The accomplishments netted him Hockey East First Team all-star recognition, demonstrating the progress he’s made from being a talented freshman to a refined sophomore.

“Last year, (I came) in and just wanted to make it into the lineup,” he said. “You want to be the guy that doesn’t mess it up for the team, maybe by the end of the year you’re thinking, ‘Maybe I can be a difference maker.’ This year (I came) in, after a summer of hard work, and thought maybe I could be that difference maker all year. … The coaches definitely gave me that confidence and I just try to run with it.”

Confidence was a must for van Riemsdyk the moment he set foot in Durham. He was, after all, following in the footsteps of older brother James, who was the second overall pick in the 2007 NHL draft and played two years with the Wildcats before joining the Philadelphia Flyers. The name on the back of Trevor’s jersey meant he had to perform, but he didn’t need outside expectations for motivation.

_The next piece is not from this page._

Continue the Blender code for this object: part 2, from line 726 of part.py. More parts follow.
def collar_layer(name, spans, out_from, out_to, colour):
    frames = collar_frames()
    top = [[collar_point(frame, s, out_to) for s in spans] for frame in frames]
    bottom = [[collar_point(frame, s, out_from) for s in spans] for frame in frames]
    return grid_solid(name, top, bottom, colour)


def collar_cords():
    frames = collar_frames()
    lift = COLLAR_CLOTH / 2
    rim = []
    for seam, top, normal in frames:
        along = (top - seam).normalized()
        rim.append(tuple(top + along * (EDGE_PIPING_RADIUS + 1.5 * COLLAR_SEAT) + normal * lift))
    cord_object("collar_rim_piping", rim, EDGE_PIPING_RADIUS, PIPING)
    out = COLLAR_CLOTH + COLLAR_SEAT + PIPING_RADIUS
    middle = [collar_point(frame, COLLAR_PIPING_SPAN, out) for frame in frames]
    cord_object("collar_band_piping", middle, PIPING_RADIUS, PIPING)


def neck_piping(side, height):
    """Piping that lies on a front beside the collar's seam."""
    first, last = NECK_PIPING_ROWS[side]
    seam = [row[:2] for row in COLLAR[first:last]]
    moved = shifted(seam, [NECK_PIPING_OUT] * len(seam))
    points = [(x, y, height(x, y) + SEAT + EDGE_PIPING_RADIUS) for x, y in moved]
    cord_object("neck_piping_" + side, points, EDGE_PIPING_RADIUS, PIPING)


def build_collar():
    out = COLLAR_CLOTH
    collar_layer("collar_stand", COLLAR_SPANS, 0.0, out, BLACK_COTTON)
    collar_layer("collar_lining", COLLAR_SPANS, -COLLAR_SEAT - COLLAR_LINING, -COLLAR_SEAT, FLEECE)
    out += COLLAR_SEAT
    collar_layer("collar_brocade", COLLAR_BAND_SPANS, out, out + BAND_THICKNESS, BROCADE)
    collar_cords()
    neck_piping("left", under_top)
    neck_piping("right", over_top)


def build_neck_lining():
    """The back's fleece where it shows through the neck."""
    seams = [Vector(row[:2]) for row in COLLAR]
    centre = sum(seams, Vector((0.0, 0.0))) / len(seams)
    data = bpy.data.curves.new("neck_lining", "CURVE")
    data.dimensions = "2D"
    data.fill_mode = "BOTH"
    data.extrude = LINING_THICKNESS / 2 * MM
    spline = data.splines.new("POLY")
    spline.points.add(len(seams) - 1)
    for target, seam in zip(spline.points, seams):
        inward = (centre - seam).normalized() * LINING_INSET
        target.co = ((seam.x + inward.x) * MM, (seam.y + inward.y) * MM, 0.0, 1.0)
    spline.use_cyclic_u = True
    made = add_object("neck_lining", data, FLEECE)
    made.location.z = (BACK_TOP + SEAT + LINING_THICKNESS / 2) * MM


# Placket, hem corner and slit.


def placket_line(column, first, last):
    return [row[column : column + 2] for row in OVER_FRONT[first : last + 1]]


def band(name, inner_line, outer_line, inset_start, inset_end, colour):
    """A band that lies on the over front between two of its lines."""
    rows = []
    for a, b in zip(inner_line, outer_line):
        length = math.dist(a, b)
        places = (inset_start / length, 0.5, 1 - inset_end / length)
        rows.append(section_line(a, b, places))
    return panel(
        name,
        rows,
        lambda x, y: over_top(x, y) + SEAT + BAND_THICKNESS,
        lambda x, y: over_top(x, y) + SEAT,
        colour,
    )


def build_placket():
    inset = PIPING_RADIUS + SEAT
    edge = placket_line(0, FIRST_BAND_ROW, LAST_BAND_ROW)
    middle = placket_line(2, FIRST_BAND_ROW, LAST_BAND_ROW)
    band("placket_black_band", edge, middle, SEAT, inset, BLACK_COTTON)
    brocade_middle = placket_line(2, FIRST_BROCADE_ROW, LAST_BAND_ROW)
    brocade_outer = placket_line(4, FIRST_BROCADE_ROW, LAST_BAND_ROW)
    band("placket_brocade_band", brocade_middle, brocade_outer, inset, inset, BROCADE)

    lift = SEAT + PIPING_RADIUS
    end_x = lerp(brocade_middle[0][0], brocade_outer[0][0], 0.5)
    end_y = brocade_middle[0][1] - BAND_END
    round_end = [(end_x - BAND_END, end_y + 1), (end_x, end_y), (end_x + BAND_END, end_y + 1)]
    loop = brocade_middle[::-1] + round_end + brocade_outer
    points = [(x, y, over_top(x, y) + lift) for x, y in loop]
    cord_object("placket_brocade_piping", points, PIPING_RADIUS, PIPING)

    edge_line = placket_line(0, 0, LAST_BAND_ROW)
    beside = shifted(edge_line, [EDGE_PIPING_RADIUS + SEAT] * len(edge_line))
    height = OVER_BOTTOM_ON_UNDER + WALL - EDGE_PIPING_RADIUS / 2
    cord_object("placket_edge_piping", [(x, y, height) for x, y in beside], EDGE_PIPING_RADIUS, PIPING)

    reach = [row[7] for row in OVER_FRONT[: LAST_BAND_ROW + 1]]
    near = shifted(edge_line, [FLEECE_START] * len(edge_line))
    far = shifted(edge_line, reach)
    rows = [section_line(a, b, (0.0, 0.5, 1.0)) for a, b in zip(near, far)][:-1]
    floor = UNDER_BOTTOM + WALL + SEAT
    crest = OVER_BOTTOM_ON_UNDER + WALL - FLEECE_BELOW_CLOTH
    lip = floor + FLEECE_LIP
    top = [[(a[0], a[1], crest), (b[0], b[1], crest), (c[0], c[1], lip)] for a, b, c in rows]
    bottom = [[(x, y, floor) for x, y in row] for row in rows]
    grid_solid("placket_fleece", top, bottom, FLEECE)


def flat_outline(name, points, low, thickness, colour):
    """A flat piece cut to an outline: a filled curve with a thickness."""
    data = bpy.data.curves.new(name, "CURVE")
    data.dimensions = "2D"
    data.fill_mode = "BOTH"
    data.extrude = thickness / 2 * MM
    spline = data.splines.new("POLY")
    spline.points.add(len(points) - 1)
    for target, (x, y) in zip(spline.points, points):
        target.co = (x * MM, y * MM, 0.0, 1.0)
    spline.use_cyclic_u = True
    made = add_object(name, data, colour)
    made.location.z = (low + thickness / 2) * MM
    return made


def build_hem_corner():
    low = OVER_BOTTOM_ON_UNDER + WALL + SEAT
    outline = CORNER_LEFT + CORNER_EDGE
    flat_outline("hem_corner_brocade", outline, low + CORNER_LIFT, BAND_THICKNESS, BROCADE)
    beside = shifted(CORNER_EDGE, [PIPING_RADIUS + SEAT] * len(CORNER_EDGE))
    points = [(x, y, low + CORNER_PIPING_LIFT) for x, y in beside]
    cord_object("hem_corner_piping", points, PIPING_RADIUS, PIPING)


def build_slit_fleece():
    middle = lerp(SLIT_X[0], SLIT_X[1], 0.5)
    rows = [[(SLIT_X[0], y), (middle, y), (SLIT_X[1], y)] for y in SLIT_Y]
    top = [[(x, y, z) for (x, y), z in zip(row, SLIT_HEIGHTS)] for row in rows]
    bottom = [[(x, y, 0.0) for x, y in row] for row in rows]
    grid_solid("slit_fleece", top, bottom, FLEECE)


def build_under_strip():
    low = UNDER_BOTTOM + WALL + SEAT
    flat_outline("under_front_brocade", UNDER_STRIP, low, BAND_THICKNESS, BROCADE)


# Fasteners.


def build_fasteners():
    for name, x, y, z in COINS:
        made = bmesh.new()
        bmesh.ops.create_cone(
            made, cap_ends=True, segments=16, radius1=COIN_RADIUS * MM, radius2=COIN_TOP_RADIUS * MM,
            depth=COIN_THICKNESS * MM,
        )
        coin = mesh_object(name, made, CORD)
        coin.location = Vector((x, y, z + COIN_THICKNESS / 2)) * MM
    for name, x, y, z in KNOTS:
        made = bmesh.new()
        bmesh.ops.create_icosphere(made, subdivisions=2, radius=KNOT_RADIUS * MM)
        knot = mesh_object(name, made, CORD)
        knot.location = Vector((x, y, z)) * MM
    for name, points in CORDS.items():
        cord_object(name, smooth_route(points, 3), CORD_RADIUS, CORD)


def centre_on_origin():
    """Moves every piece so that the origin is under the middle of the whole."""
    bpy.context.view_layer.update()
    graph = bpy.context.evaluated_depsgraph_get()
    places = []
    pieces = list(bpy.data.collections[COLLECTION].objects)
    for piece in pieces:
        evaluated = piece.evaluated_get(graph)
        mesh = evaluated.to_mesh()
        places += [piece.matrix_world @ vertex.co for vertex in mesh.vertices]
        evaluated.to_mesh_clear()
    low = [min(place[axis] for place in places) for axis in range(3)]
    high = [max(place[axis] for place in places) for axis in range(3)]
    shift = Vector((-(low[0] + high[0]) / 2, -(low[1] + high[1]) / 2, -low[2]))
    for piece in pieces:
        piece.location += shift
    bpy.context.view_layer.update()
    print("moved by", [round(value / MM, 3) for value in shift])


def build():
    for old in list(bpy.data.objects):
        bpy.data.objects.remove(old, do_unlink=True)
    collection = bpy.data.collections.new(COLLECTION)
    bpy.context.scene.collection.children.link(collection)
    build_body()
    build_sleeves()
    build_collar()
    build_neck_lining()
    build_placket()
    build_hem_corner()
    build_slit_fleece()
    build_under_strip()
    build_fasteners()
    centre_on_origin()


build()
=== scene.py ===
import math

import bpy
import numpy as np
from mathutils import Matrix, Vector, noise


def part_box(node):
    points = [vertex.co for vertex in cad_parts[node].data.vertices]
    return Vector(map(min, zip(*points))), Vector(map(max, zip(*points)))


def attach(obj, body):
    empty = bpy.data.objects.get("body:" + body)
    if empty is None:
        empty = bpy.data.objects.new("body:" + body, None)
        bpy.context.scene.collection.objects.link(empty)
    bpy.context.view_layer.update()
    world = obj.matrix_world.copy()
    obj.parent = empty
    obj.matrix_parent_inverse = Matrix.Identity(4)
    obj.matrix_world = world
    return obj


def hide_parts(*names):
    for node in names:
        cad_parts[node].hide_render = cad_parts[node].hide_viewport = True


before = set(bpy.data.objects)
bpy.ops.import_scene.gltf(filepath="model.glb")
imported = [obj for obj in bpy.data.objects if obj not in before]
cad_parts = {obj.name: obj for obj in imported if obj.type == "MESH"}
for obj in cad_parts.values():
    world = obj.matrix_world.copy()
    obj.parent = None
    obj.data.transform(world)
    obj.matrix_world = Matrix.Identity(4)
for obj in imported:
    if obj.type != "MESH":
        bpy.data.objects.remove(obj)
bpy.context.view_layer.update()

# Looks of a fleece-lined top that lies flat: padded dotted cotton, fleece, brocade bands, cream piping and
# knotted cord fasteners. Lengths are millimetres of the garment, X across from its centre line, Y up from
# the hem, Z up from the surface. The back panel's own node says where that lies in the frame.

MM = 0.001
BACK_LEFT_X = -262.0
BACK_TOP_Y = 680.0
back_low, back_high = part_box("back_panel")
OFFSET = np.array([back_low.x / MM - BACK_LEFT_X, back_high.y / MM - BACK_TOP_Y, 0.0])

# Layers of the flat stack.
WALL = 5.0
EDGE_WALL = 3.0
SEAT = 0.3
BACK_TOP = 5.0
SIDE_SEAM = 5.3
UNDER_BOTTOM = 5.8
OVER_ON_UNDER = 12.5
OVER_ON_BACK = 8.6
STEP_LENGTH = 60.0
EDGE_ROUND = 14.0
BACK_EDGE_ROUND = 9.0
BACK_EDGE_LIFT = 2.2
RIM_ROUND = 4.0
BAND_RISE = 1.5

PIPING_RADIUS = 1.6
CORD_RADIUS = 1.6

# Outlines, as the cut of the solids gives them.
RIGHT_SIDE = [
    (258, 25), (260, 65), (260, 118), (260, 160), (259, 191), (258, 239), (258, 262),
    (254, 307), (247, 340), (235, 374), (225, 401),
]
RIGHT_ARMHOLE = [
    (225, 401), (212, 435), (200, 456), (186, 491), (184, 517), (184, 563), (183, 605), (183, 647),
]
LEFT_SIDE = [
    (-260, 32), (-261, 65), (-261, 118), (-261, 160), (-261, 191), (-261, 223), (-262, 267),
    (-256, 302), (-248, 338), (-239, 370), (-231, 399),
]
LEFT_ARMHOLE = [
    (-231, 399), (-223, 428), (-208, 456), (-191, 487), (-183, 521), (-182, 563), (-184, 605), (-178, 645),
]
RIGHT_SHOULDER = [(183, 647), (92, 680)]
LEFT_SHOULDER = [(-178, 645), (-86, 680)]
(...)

“Sometimes there was a little more pressure, people see your last name and they expect you to do (the same),” he said. “I think I put more pressure on myself than anyone. I expect a lot from myself. … I think I have pretty high standards for myself.”

Van Riemsdyk had the weapons to match both the internal and external demands. At 6-foot-2, 185 pounds, he’s got good size and plays well in the defensive zone, but it’s his offensive game that sets him apart. His ability to pass and handle the puck and dart through defenses makes him seem like a fourth forward on the ice, and he’s a willing shooter with an accurate shot that defenses can’t forget about when he’s hovering at the point.

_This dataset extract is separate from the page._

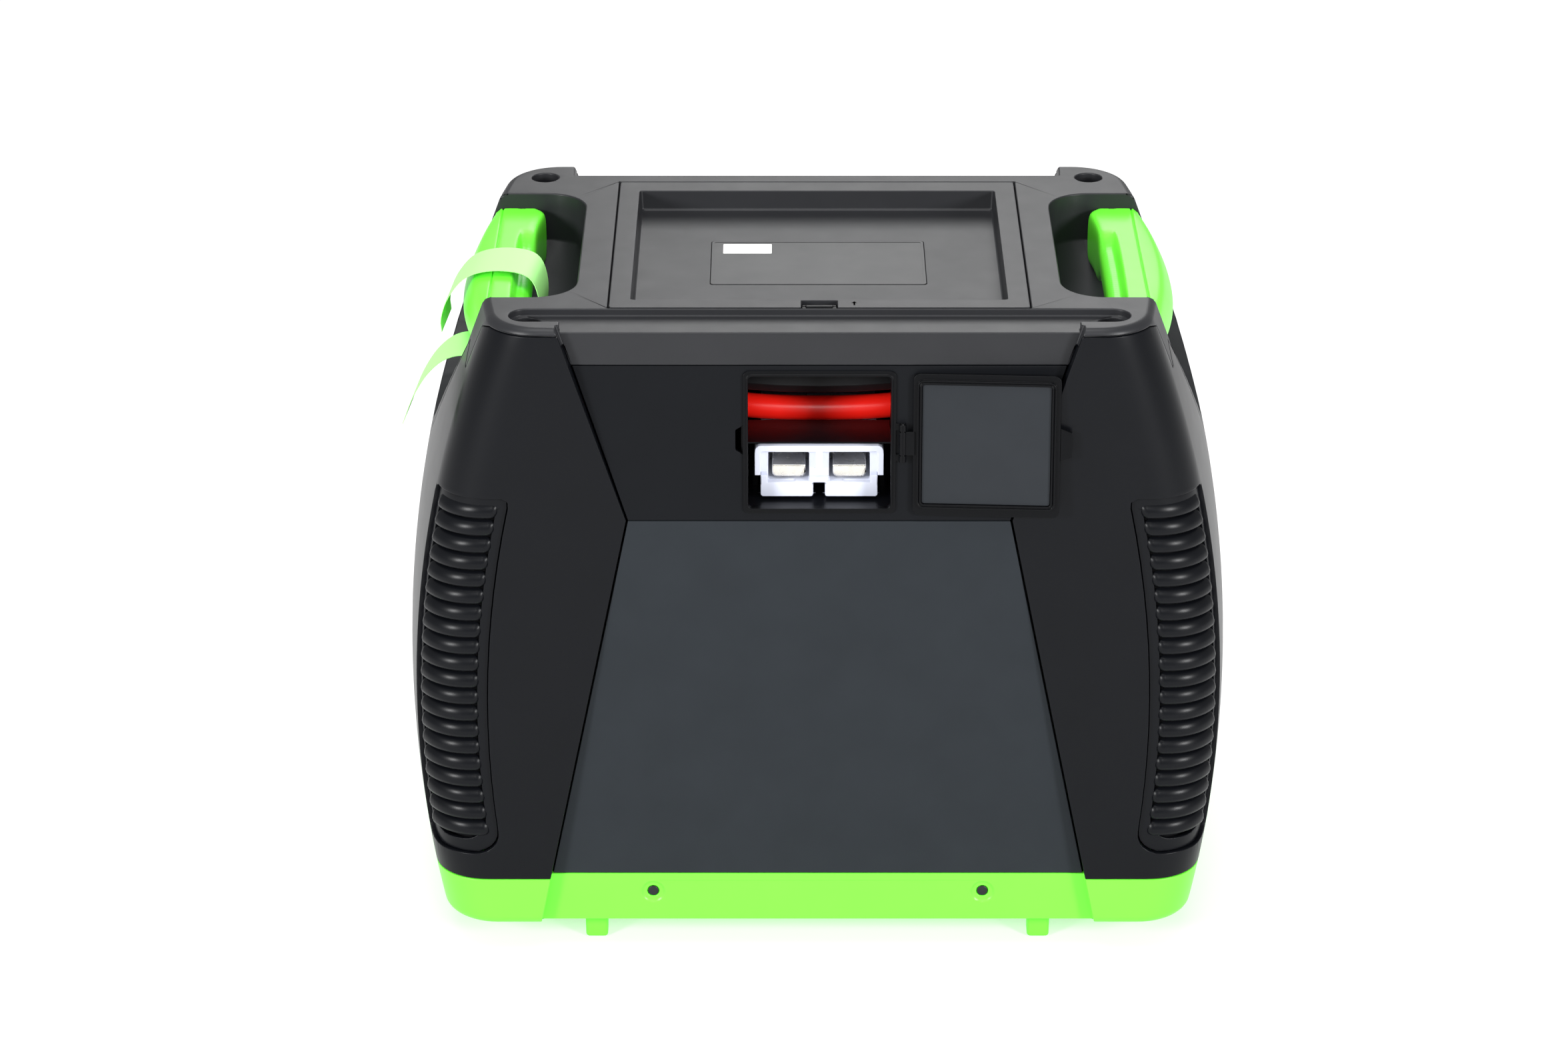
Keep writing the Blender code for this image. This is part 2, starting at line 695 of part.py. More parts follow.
def cut_cover_top(cover):
    """Finger wells, lid seat, front groove, corner sockets, and notches for the lid's tabs."""
    for side in (-1, 1):
        cut(cover, well(side))
    above = 0.410
    steps = ((GAP + 0.0001, GAP + 0.0001, LEDGE_Z[1]), (-LEDGE_WIDTH, -LEDGE_FRONT_WIDTH, 0.380))
    for margin, front_margin, floor in steps:
        low = (-LID_HALF_X - margin, LID_FRONT_Y - front_margin, floor)
        cut(cover, block(low, (LID_HALF_X + margin, LID_REAR_Y + margin, above)))
    groove_y = -SOCKET_XY[1]
    groove_back = groove_y + GROOVE_RADIUS
    cut(cover, block((-GROOVE_HALF_X, -0.150, GROOVE_Z), (GROOVE_HALF_X, groove_back, above)))
    for side in (-1, 1):
        x = side * SOCKET_XY[0]
        cut(cover, rod((x, groove_y, GROOVE_Z), (x, groove_y, above), GROOVE_RADIUS, None, 24))
        near, far = sorted((side * 0.140, x))
        cut(cover, block((near, groove_y - GROOVE_RADIUS, GROOVE_Z), (far, groove_back, above)))
        for end in (-1, 1):
            y = end * SOCKET_XY[1]
            cut(cover, rod((x, y, SOCKET_FLOOR_Z), (x, y, above), SOCKET_RADIUS))
        left, right = side * TAB_X - 0.013, side * TAB_X + 0.013
        cut(cover, block((left, 0.100, 0.380), (right, LID_REAR_Y + 0.0005, above)))
        cut(cover, block((left, 0.100, 0.380), (right, 0.1155, 0.3990)))


def build_lid():
    """Flat lid with a tray, a pocket for the label, two hinge tabs and a slot for the latch."""
    top, above = TOP_Z, 0.410
    skin = block((-LID_HALF_X, LID_FRONT_Y, top - LID_SKIN), (LID_HALF_X, LID_REAR_Y, top))
    lid = part("lid", skin, "cover_grey", None, LID_AXIS)
    wall = 0.0025
    floor = top - TRAY_DEPTH
    tray_low = (-TRAY_HALF_X - wall, TRAY_Y[0] - wall, floor - wall)
    fuse(lid, block(tray_low, (TRAY_HALF_X + wall, TRAY_Y[1] + wall, top - 0.001)))
    cut(lid, block((-TRAY_HALF_X, TRAY_Y[0], floor), (TRAY_HALF_X, TRAY_Y[1], above)))
    half_x, half_y = LABEL_SIZE[0] / 2, LABEL_SIZE[1] / 2
    cut(lid, block((-half_x, LABEL_Y - half_y, floor - 0.0008), (half_x, LABEL_Y + half_y, above)))
    for side in (-1, 1):
        left, right = side * TAB_X - 0.011, side * TAB_X + 0.011
        fuse(lid, block((left, 0.1010, 0.3965), (right, 0.1046, top - 0.001)))
        fuse(lid, block((left, 0.1015, 0.3965), (right, 0.1120, 0.3986)))
    slot_back = LATCH_Y[1] + LATCH_TRAVEL + 0.0002
    cut(lid, block((-0.0105, LID_FRONT_Y - 0.002, top - 0.012), (0.0105, slot_back, above)))
    return lid


def build_latch():
    """Sliding latch in the lid's front rim, with a tongue that points to the cover's narrow front ledge."""
    front, back = LATCH_Y
    stem = back - 0.0019
    body = block((-0.0098, stem, 0.3926), (0.0098, back, 0.4006))
    latch = part("lid_latch", body, "rubber", None, Vector((0, back, 0.3965)))
    fuse(latch, block((-0.0098, front, 0.3995), (0.0098, back - 0.0004, 0.4003)))
    fuse(latch, block((-0.0077, front + 0.0020, 0.4000), (0.0077, front + 0.0042, 0.4012)))
    fuse(latch, block((-0.0070, front + 0.0015, 0.3930), (0.0070, stem + 0.0010, 0.3957)))
    return latch


def build_label():
    half_x, half_y = LABEL_SIZE[0] / 2 - GAP, LABEL_SIZE[1] / 2 - GAP
    floor = TOP_Z - TRAY_DEPTH
    plate = block((-half_x, LABEL_Y - half_y, floor - 0.0005), (half_x, LABEL_Y + half_y, floor + 0.0003))
    return part("label_plate", plate, "label")


def handle_ring(y, side):
    """Section of a carry handle at y, in X and Z."""
    t = min(1, abs(y) / WELL_HALF_LENGTH)
    waist = max(0.0, 1 - t**4)
    inner = HANDLE_INNER_X[0] + (HANDLE_INNER_X[1] - HANDLE_INNER_X[0]) * waist
    top_outer = HANDLE_TOP_X[0] + (HANDLE_TOP_X[1] - HANDLE_TOP_X[0]) * (1 - t * t)
    outer = HANDLE_OUTER_X[0] + (HANDLE_OUTER_X[1] - HANDLE_OUTER_X[0]) * (1 - t * t)
    tip = WELL_TIP_Z - WELL_TIP_SLOPE * (HANDLE_INNER_X[0] - WELL_INNER_X)
    well_floor = tip + (WELL_SHOULDER_Z - tip) * t**LOBE_POWER
    low, high = max(HANDLE_Z[0], well_floor + 0.0008), HANDLE_Z[1]
    section = (
        (inner + 0.006, low + 0.002),
        (inner, low + 0.008),
        (inner, high - 0.005),
        (inner + 0.005, high),
        (0.1905, high),
        (0.1915, high - 0.001),
        (0.1925, high - 0.0002),
        (top_outer - 0.001, high - 0.003),
        ((top_outer + outer) / 2 + 0.001, high - 0.010),
        (outer, low + 0.004),
        (outer - 0.005, low),
    )
    return [(side * x, y, z) for x, z in section]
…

It’s a unique skill set, but for van Riemsdyk, it’s the way he’s always played, going back to his childhood in Middletown, N.J.

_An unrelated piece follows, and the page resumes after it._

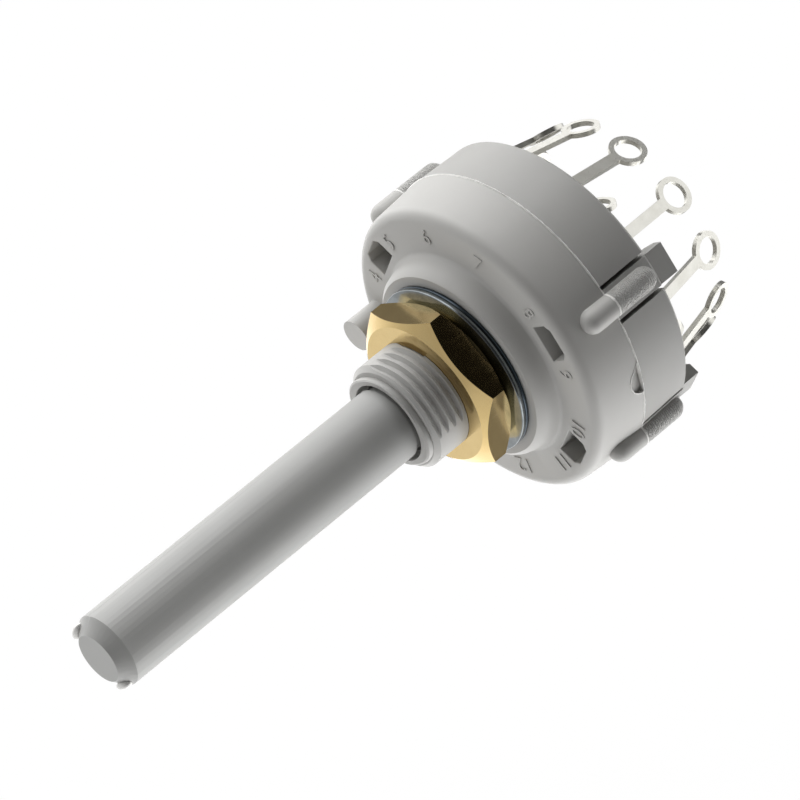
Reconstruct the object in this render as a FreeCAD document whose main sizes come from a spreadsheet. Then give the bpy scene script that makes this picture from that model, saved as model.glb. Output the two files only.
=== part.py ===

“We always worked on our skills together, me, James and my dad, just throwing saucer passes in the driveway and shooting on the net,” he said. “We always stressed the skill part of the game, and the best way to do that from defense is to get involved in the rush. Growing up, that’s the way I liked to play.”

That aggressive style quickly convinced UNH Coach Dick Umile that he had a special player on his hands, and he said that van Riemsdyk has blossomed into one of the team’s greatest assets.

“He’s just taken it to another level,” Umile said. “He’s playing like a senior back there. Offensively, he’s brought a lot to the team. He can handle the rush, add to the rush. He’s got great composure with the puck, and he’s a quarterback on our power play.

“It’s what they can do in traffic, under the gun, and he handles it well, whether it’s pressure, (or) there’s no space in the corner and he comes out with the puck. That’s what separates him from other players.”

Adventure’s never far away when van Riemsdyk gathers the puck. In the team’s second game against St. Cloud State, he took possession at his own goal line, wove through the defense and got a shot off from up close. He did it again almost two months later against Boston University. A month after that, he led a 2-on-1 with Hardowa – his partner on defense – in a win over RPI.

Teams are taking notice. Van Riemsdyk has seven goals, but only two since Nov. 23. Meanwhile, Eric Knodel, who he’s often paired with during even-strength and power-play situations, has scored seven of his 10 since then.

It’s not a coincidence.

“Most of the time, my shots are wide open because everyone’s worrying about him,” Knodel said. “When we’re out there together, everything just flows. … He’s pretty easy to play with. He’s always in great position, making tremendous plays that help everyone else out.”

Van Riemsdyk’s style is one that requires confidence, and a sort of swagger that isn’t limited to the ice. In the week leading up to UNH’s Hockey East quarterfinal series with Providence, Umile and some of his players lamented a disappointing conclusion to the regular season, and emphasized a need to turn the page on a new season.

Van Riemsdyk, however, took charge.

“I know people are probably doubting us now,” he said. “And we’ll just prove them wrong.”

The smile was there, and so was the seriousness. The Wildcats still have a chance to prove the doubters wrong, and van Riemsdyk still likes their chances to do it.

“I don’t think we need to make any changes or hit the panic button,” he said. “Maybe work a little harder, work hard this week and I think things will work out for us.”